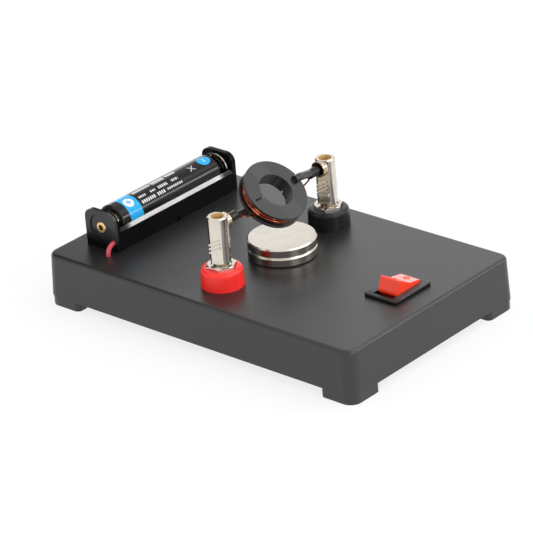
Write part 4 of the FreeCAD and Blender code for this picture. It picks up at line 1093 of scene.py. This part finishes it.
def add_flag():
    """A dark card beside the holder, which shows only in what the glossy pieces reflect."""
    dark = Surface("dark_flag", roughness=0.9)
    dark.shader.inputs["Base Color"].default_value = (0.01, 0.01, 0.01, 1)
    flag = add_sheet("flag", FLAG_HALF, dark.material)
    flag.location = FLAG_PLACE
    flag.rotation_euler = (0, math.radians(90), 0)
    flag.scale = FLAG_SHAPE
    flag.visible_camera = False
    flag.visible_diffuse = False
    flag.visible_shadow = False


def add_lamp(name, place, size, watts):
    """A soft rectangular lamp that faces the motor."""
    data = bpy.data.lights.new(name, "AREA")
    data.shape = "RECTANGLE"
    data.size, data.size_y = size
    data.energy = watts
    lamp = bpy.data.objects.new(name, data)
    lamp.location = place
    facing = Vector(LAMP_AIM) - Vector(place)
    lamp.rotation_euler = facing.to_track_quat("-Z", "Y").to_euler()
    bpy.context.scene.collection.objects.link(lamp)


class MotorSetStage(MotorOperator, bpy.types.Operator):
    """Pale floor, soft lamps and the camera."""

    bl_idname = "motor.set_stage"
    bl_label = "Stage"

    def execute(self, context):
        stage = context.scene.motor_stage
        floor = add_sheet("floor", 3.0, pale_floor(context.scene.motor_finish.floor))
        floor.location.z = -0.03 * MM
        add_flag()
        light_room(context.scene, stage.surround)
        for name, place, size in LAMPS:
            add_lamp(name + "_lamp", place, size, getattr(stage, name))
        self.set_camera(context.scene, stage)
        context.scene.view_settings.view_transform = "Standard"
        return {"FINISHED"}

    def set_camera(self, scene, stage):
        data = bpy.data.cameras.new("camera")
        data.sensor_width = 36.0
        data.lens = stage.lens
        data.clip_end = 20.0
        camera = bpy.data.objects.new("camera", data)
        scene.collection.objects.link(camera)
        level_reach = math.cos(stage.elevation)
        back = Vector(
            (
                math.sin(stage.azimuth) * level_reach,
                -math.cos(stage.azimuth) * level_reach,
                math.sin(stage.elevation),
            )
        )
        camera.location = back * stage.distance
        forward = Vector(stage.target) - camera.location
        level = forward.to_track_quat("-Z", "Y")
        camera.rotation_mode = "QUATERNION"
        camera.rotation_quaternion = level @ Euler((0, 0, stage.roll)).to_quaternion()
        scene.camera = camera


# ---------------------------------------------------------------------------------------
# Panel and registration
# ---------------------------------------------------------------------------------------

OPERATORS = (
    MotorDressTray,
    MotorDressTerminals,
    MotorDressMagnets,
    MotorDressRotor,
    MotorWindCoil,
    MotorDressHolder,
    MotorDressCell,
    MotorDressLeads,
    MotorDressSwitch,
    MotorSetStage,
)


class MotorPanel(bpy.types.Panel):
    """Lists the motor's settings and the steps that dress it."""

    bl_idname = "VIEW3D_PT_motor"
    bl_label = "Demonstration motor"
    bl_space_type = "VIEW_3D"
    bl_region_type = "UI"
    bl_category = "Motor"

    def draw(self, context):
        for name in SETTINGS:
            column = self.layout.box().column()
            group = getattr(context.scene, name)
            for setting in group.bl_rna.properties.keys():
                if setting not in ("rna_type", "name"):
                    column.prop(group, setting)
        for operator in OPERATORS:
            self.layout.operator(operator.bl_idname)


CLASSES = (*SETTINGS.values(), *OPERATORS, MotorPanel)


def register():
    for item in CLASSES:
        bpy.utils.register_class(item)
    for name, group in SETTINGS.items():
        setattr(bpy.types.Scene, name, bpy.props.PointerProperty(type=group))


def unregister():
    for name in SETTINGS:
        delattr(bpy.types.Scene, name)
    for item in reversed(CLASSES):
        bpy.utils.unregister_class(item)


def main():
    register()
    bpy.ops.motor.dress_tray()
    bpy.ops.motor.dress_terminals()
    bpy.ops.motor.dress_magnets()
    bpy.ops.motor.dress_rotor()
    bpy.ops.motor.wind_coil()
    bpy.ops.motor.dress_holder()
    bpy.ops.motor.dress_cell()
    bpy.ops.motor.dress_leads()
    bpy.ops.motor.dress_switch()
    bpy.ops.motor.set_stage()


if __name__ == "__main__":
    main()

________

Write the material out exactly, with nothing left out.

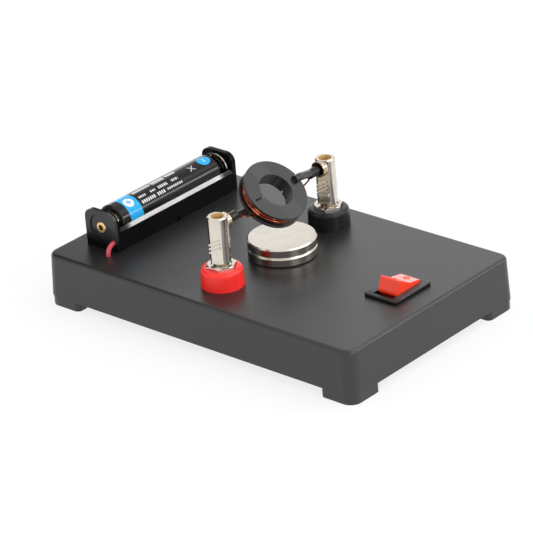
Write part 4 of the FreeCAD and Blender code for this picture. It picks up at line 1093 of scene.py. This part finishes it.
def add_flag():
    """A dark card beside the holder, which shows only in what the glossy pieces reflect."""
    dark = Surface("dark_flag", roughness=0.9)
    dark.shader.inputs["Base Color"].default_value = (0.01, 0.01, 0.01, 1)
    flag = add_sheet("flag", FLAG_HALF, dark.material)
    flag.location = FLAG_PLACE
    flag.rotation_euler = (0, math.radians(90), 0)
    flag.scale = FLAG_SHAPE
    flag.visible_camera = False
    flag.visible_diffuse = False
    flag.visible_shadow = False


def add_lamp(name, place, size, watts):
    """A soft rectangular lamp that faces the motor."""
    data = bpy.data.lights.new(name, "AREA")
    data.shape = "RECTANGLE"
    data.size, data.size_y = size
    data.energy = watts
    lamp = bpy.data.objects.new(name, data)
    lamp.location = place
    facing = Vector(LAMP_AIM) - Vector(place)
    lamp.rotation_euler = facing.to_track_quat("-Z", "Y").to_euler()
    bpy.context.scene.collection.objects.link(lamp)


class MotorSetStage(MotorOperator, bpy.types.Operator):
    """Pale floor, soft lamps and the camera."""

    bl_idname = "motor.set_stage"
    bl_label = "Stage"

    def execute(self, context):
        stage = context.scene.motor_stage
        floor = add_sheet("floor", 3.0, pale_floor(context.scene.motor_finish.floor))
        floor.location.z = -0.03 * MM
        add_flag()
        light_room(context.scene, stage.surround)
        for name, place, size in LAMPS:
            add_lamp(name + "_lamp", place, size, getattr(stage, name))
        self.set_camera(context.scene, stage)
        context.scene.view_settings.view_transform = "Standard"
        return {"FINISHED"}

    def set_camera(self, scene, stage):
        data = bpy.data.cameras.new("camera")
        data.sensor_width = 36.0
        data.lens = stage.lens
        data.clip_end = 20.0
        camera = bpy.data.objects.new("camera", data)
        scene.collection.objects.link(camera)
        level_reach = math.cos(stage.elevation)
        back = Vector(
            (
                math.sin(stage.azimuth) * level_reach,
                -math.cos(stage.azimuth) * level_reach,
                math.sin(stage.elevation),
            )
        )
        camera.location = back * stage.distance
        forward = Vector(stage.target) - camera.location
        level = forward.to_track_quat("-Z", "Y")
        camera.rotation_mode = "QUATERNION"
        camera.rotation_quaternion = level @ Euler((0, 0, stage.roll)).to_quaternion()
        scene.camera = camera


# ---------------------------------------------------------------------------------------
# Panel and registration
# ---------------------------------------------------------------------------------------

OPERATORS = (
    MotorDressTray,
    MotorDressTerminals,
    MotorDressMagnets,
    MotorDressRotor,
    MotorWindCoil,
    MotorDressHolder,
    MotorDressCell,
    MotorDressLeads,
    MotorDressSwitch,
    MotorSetStage,
)


class MotorPanel(bpy.types.Panel):
    """Lists the motor's settings and the steps that dress it."""

    bl_idname = "VIEW3D_PT_motor"
    bl_label = "Demonstration motor"
    bl_space_type = "VIEW_3D"
    bl_region_type = "UI"
    bl_category = "Motor"

    def draw(self, context):
        for name in SETTINGS:
            column = self.layout.box().column()
            group = getattr(context.scene, name)
            for setting in group.bl_rna.properties.keys():
                if setting not in ("rna_type", "name"):
                    column.prop(group, setting)
        for operator in OPERATORS:
            self.layout.operator(operator.bl_idname)


CLASSES = (*SETTINGS.values(), *OPERATORS, MotorPanel)


def register():
    for item in CLASSES:
        bpy.utils.register_class(item)
    for name, group in SETTINGS.items():
        setattr(bpy.types.Scene, name, bpy.props.PointerProperty(type=group))


def unregister():
    for name in SETTINGS:
        delattr(bpy.types.Scene, name)
    for item in reversed(CLASSES):
        bpy.utils.unregister_class(item)


def main():
    register()
    bpy.ops.motor.dress_tray()
    bpy.ops.motor.dress_terminals()
    bpy.ops.motor.dress_magnets()
    bpy.ops.motor.dress_rotor()
    bpy.ops.motor.wind_coil()
    bpy.ops.motor.dress_holder()
    bpy.ops.motor.dress_cell()
    bpy.ops.motor.dress_leads()
    bpy.ops.motor.dress_switch()
    bpy.ops.motor.set_stage()


if __name__ == "__main__":
    main()